* [What is asked]:
Using the data below, output the first line and every line after it up to and including the line containing "wires go in, so", exactly as written and with nothing added.

* [Provided material]:
'''

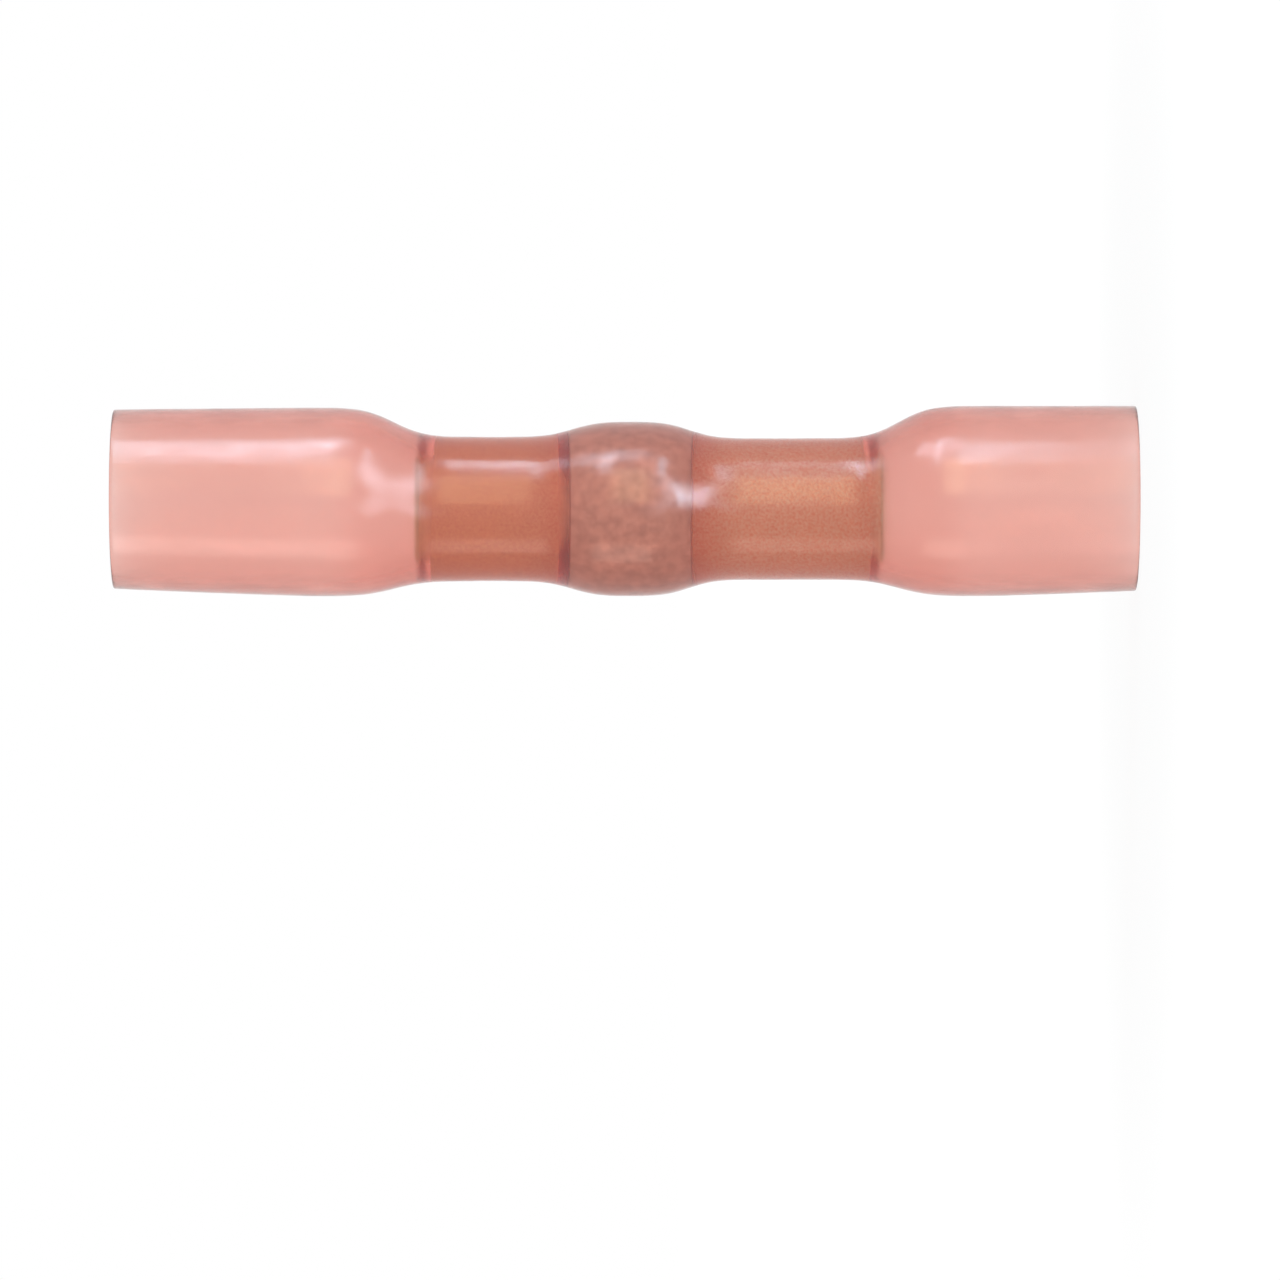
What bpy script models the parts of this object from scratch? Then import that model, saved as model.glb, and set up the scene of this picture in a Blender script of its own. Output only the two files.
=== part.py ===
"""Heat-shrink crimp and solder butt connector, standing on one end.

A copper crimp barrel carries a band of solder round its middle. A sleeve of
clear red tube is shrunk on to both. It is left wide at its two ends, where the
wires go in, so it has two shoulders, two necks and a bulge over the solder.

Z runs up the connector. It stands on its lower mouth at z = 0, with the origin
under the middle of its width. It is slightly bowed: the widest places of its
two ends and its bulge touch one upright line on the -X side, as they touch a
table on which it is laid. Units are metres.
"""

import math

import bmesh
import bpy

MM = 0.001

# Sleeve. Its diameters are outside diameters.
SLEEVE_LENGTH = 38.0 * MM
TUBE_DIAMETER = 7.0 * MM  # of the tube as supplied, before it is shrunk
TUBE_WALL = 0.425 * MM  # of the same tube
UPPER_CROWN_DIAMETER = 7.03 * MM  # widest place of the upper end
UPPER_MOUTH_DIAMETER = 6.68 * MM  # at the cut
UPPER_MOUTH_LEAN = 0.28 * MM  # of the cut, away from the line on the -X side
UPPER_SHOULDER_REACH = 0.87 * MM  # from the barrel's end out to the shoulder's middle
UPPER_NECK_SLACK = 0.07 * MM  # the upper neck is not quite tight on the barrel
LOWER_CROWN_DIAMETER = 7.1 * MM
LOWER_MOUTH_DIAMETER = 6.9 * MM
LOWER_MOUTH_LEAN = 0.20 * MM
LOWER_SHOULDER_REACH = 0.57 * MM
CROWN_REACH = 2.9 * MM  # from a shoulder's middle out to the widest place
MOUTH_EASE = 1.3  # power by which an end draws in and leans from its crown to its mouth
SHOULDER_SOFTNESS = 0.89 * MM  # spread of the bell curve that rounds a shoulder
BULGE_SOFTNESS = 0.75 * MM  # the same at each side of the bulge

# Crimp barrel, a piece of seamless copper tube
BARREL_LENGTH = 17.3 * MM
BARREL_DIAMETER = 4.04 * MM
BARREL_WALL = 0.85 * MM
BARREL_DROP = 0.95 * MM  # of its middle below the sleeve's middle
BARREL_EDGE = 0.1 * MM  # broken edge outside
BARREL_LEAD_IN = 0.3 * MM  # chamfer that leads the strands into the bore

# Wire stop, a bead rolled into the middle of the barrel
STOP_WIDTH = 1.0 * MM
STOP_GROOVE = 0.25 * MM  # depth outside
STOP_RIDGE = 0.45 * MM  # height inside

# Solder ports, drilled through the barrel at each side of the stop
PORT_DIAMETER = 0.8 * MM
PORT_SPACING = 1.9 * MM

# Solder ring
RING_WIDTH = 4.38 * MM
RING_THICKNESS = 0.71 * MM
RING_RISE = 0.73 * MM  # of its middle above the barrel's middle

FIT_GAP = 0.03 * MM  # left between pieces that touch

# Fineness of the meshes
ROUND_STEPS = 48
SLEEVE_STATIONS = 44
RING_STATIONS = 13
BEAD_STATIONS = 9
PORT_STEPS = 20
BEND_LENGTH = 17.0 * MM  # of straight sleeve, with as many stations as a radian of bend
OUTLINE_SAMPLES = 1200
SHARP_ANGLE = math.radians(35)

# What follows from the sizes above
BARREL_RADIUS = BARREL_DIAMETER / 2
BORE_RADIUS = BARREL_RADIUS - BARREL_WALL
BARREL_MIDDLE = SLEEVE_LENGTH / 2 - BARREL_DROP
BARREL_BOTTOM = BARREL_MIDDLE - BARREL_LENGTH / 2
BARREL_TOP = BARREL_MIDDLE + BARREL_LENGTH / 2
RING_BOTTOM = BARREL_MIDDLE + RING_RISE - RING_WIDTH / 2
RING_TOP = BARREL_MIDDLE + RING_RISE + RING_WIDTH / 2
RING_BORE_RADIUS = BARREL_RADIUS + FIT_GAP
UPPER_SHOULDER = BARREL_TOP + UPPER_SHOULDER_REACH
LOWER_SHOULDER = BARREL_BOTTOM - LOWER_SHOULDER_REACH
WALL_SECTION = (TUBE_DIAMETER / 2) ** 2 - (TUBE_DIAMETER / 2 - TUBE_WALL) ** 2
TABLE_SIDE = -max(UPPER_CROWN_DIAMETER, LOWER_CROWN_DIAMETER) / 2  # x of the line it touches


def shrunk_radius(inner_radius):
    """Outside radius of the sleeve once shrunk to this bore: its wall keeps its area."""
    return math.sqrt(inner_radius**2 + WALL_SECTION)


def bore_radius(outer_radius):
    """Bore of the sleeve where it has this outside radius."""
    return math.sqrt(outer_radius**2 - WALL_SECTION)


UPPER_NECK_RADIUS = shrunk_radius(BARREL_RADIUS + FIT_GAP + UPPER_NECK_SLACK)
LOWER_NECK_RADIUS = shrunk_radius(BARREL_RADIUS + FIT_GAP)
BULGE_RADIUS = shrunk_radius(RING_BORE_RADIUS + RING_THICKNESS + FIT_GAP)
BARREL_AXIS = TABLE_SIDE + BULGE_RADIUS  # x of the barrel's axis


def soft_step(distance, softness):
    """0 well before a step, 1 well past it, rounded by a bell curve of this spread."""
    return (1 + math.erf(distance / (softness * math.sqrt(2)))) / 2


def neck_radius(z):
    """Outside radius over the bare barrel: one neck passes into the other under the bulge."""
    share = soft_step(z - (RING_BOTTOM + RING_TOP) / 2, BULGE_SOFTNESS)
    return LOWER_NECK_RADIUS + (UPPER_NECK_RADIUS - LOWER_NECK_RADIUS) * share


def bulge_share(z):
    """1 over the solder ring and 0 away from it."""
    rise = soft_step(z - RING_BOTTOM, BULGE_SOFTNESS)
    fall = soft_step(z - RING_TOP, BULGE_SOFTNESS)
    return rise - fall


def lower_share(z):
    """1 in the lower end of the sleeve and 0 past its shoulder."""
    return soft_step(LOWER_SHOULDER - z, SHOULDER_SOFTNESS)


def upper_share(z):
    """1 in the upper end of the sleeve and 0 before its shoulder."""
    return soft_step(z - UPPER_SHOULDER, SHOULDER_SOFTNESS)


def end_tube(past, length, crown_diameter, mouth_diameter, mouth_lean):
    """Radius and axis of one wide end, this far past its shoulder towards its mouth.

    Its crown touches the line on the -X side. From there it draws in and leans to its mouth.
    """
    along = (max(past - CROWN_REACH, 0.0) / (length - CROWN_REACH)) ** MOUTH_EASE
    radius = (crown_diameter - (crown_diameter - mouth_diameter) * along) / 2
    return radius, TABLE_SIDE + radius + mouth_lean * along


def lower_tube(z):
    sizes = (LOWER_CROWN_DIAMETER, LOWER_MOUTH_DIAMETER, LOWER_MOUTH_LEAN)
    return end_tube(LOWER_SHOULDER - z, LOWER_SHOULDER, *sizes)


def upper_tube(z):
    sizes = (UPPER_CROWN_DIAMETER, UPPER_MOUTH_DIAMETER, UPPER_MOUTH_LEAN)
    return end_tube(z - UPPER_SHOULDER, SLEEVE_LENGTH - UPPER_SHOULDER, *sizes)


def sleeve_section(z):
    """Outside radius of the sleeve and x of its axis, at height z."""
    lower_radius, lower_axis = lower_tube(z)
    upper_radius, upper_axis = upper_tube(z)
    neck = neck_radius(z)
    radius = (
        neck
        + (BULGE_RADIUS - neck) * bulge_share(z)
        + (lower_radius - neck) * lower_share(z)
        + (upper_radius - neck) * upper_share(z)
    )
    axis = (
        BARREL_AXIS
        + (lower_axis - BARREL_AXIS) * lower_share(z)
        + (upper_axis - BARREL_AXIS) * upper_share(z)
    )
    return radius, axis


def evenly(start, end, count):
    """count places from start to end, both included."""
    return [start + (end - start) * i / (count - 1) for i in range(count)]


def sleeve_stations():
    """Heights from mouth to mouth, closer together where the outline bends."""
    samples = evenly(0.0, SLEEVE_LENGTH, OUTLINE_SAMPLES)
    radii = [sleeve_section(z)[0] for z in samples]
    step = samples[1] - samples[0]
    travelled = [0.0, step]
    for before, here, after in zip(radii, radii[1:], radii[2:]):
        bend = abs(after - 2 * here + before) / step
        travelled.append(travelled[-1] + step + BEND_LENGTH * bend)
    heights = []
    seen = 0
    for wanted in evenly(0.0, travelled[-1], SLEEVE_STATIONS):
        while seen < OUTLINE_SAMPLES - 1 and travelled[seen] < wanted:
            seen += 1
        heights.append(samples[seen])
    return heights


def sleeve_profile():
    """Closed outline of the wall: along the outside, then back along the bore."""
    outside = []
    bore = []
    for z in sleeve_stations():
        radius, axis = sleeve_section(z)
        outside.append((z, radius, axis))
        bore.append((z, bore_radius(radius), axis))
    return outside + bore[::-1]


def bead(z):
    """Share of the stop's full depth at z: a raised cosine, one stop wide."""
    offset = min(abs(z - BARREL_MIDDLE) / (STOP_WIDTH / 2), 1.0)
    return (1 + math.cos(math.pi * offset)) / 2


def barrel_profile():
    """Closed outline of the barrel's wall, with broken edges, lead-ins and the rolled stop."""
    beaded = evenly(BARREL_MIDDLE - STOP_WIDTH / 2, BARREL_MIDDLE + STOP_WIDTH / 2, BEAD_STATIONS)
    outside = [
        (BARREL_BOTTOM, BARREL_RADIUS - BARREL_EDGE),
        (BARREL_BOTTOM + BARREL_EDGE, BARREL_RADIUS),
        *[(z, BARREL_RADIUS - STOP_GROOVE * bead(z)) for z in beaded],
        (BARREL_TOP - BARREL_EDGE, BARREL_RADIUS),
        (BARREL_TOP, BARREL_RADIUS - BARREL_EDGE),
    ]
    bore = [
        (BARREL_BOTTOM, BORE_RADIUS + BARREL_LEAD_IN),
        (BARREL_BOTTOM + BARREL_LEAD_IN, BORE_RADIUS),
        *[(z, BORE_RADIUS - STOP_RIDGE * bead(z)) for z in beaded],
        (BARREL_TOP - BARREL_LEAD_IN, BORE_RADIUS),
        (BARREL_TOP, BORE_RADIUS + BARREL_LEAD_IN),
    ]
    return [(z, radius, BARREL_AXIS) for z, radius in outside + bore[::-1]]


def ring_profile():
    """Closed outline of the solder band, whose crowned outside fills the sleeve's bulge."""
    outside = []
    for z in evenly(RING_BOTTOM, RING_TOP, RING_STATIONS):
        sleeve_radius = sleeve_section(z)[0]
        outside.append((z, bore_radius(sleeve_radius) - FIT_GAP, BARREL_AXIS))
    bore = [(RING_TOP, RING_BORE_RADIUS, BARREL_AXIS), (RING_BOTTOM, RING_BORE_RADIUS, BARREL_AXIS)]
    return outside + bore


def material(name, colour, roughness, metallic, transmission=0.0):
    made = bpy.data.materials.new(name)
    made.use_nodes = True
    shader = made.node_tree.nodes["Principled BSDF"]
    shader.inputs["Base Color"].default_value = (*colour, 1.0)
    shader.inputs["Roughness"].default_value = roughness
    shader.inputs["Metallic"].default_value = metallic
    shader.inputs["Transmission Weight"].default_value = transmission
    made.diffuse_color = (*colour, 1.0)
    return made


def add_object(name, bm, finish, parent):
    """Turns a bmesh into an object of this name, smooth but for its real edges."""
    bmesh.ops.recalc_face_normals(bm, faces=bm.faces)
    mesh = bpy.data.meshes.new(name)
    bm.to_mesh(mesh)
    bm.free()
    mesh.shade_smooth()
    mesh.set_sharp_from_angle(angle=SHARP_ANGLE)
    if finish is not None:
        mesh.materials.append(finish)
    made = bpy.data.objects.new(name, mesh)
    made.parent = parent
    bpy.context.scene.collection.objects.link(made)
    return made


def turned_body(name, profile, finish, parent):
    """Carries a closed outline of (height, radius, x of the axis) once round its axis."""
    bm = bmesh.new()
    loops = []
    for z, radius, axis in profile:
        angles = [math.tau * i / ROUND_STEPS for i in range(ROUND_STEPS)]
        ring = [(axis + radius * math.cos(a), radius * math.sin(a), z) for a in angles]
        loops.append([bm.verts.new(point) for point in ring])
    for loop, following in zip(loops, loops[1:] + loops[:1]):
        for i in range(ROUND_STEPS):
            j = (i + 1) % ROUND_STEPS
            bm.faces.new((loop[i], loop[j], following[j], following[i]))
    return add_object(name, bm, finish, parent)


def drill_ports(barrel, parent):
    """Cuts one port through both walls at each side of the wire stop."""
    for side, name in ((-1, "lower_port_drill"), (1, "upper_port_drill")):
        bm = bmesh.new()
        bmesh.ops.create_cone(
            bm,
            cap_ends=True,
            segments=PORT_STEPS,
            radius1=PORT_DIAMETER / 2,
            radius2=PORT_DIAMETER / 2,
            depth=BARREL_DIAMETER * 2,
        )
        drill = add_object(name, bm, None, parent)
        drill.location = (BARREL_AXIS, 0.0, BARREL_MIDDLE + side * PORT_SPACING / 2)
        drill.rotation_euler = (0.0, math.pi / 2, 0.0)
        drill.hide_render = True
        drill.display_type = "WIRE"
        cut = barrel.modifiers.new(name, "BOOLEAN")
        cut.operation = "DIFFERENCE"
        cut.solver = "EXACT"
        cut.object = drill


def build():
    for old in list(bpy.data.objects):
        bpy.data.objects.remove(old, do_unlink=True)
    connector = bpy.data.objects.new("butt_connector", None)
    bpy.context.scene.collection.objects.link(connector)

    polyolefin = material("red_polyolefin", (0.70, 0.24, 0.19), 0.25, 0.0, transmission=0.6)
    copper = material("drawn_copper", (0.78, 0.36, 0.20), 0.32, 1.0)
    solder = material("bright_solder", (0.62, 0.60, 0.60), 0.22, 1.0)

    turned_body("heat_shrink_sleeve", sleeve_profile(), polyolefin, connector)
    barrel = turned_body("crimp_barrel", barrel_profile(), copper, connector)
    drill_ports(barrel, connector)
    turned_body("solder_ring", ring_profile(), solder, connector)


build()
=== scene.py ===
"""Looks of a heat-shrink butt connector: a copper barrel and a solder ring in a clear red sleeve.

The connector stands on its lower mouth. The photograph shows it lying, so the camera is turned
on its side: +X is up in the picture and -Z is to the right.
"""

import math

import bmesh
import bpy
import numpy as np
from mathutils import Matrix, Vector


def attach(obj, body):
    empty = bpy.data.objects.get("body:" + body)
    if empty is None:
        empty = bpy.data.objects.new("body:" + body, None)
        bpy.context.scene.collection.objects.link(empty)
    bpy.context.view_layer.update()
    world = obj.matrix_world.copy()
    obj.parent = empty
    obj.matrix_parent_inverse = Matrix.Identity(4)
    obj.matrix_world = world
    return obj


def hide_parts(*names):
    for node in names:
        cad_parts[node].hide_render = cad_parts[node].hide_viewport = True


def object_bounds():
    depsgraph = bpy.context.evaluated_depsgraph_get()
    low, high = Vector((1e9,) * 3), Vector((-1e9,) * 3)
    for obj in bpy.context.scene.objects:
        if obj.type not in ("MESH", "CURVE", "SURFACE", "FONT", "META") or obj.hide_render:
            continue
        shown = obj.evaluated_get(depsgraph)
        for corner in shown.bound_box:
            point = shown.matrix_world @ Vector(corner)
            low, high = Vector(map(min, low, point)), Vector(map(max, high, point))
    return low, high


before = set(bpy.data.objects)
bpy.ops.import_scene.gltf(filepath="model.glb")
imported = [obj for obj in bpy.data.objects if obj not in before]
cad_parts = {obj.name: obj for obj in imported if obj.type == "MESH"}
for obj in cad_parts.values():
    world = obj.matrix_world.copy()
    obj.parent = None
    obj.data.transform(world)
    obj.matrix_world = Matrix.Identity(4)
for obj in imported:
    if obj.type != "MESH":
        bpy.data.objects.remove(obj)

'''

* [Solution for this task]:
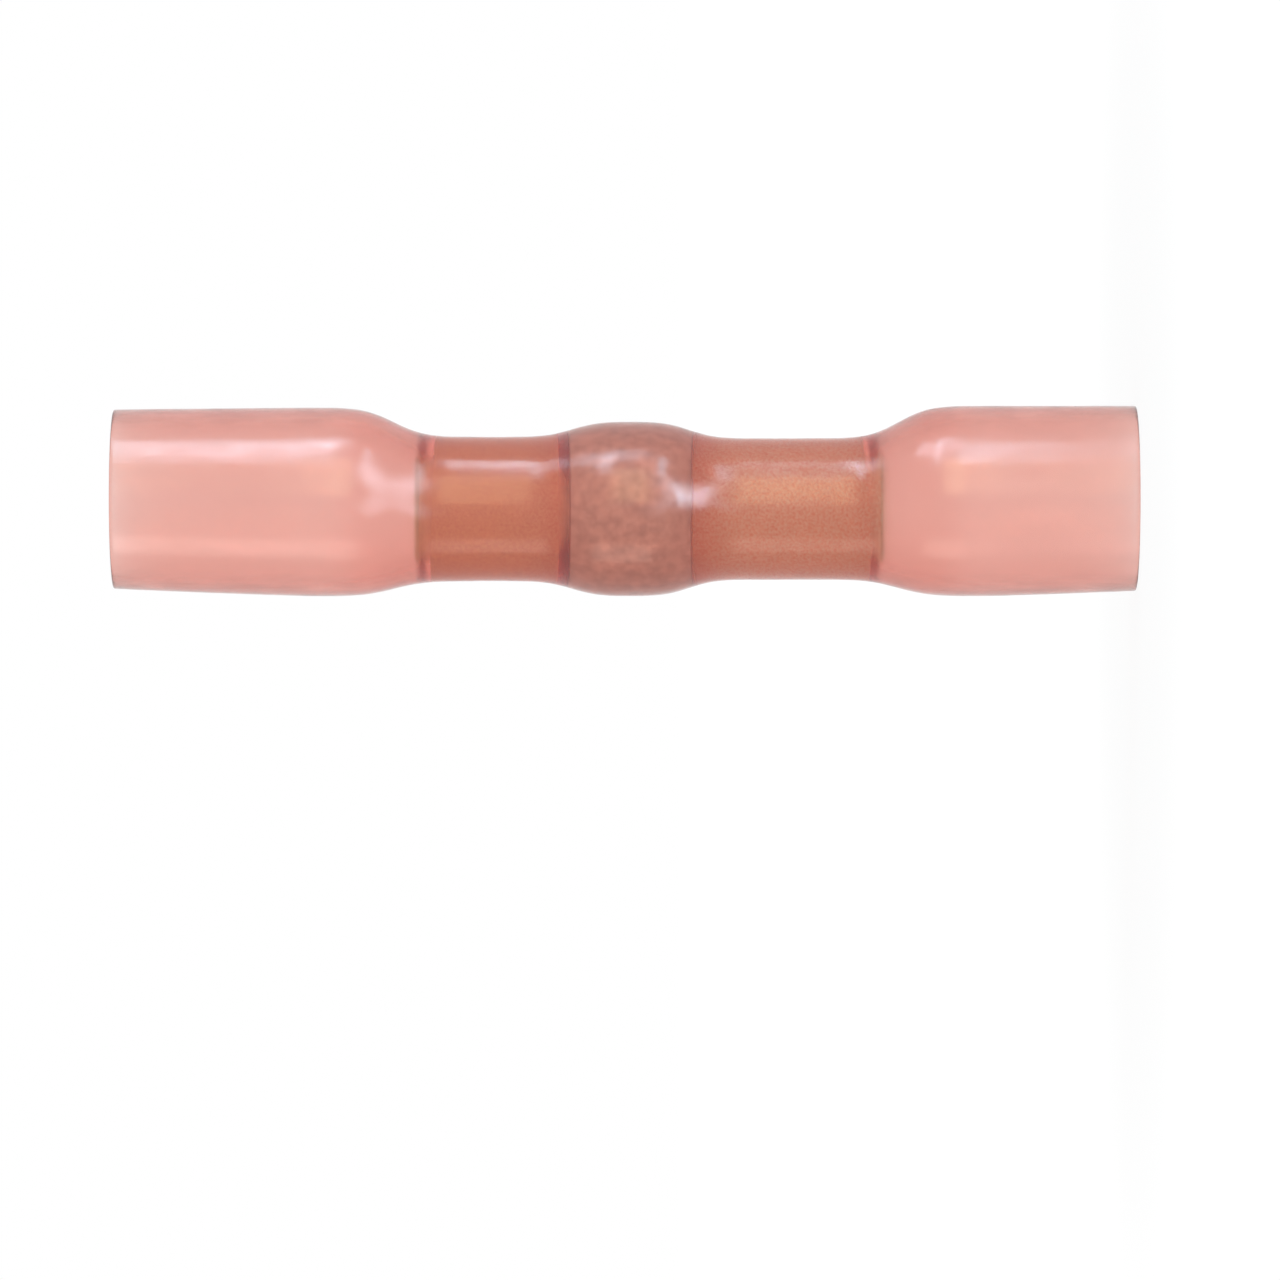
What bpy script models the parts of this object from scratch? Then import that model, saved as model.glb, and set up the scene of this picture in a Blender script of its own. Output only the two files.
=== part.py ===
"""Heat-shrink crimp and solder butt connector, standing on one end.

A copper crimp barrel carries a band of solder round its middle. A sleeve of
clear red tube is shrunk on to both. It is left wide at its two ends, where the
wires go in, so it has two shoulders, two necks and a bulge over the solder.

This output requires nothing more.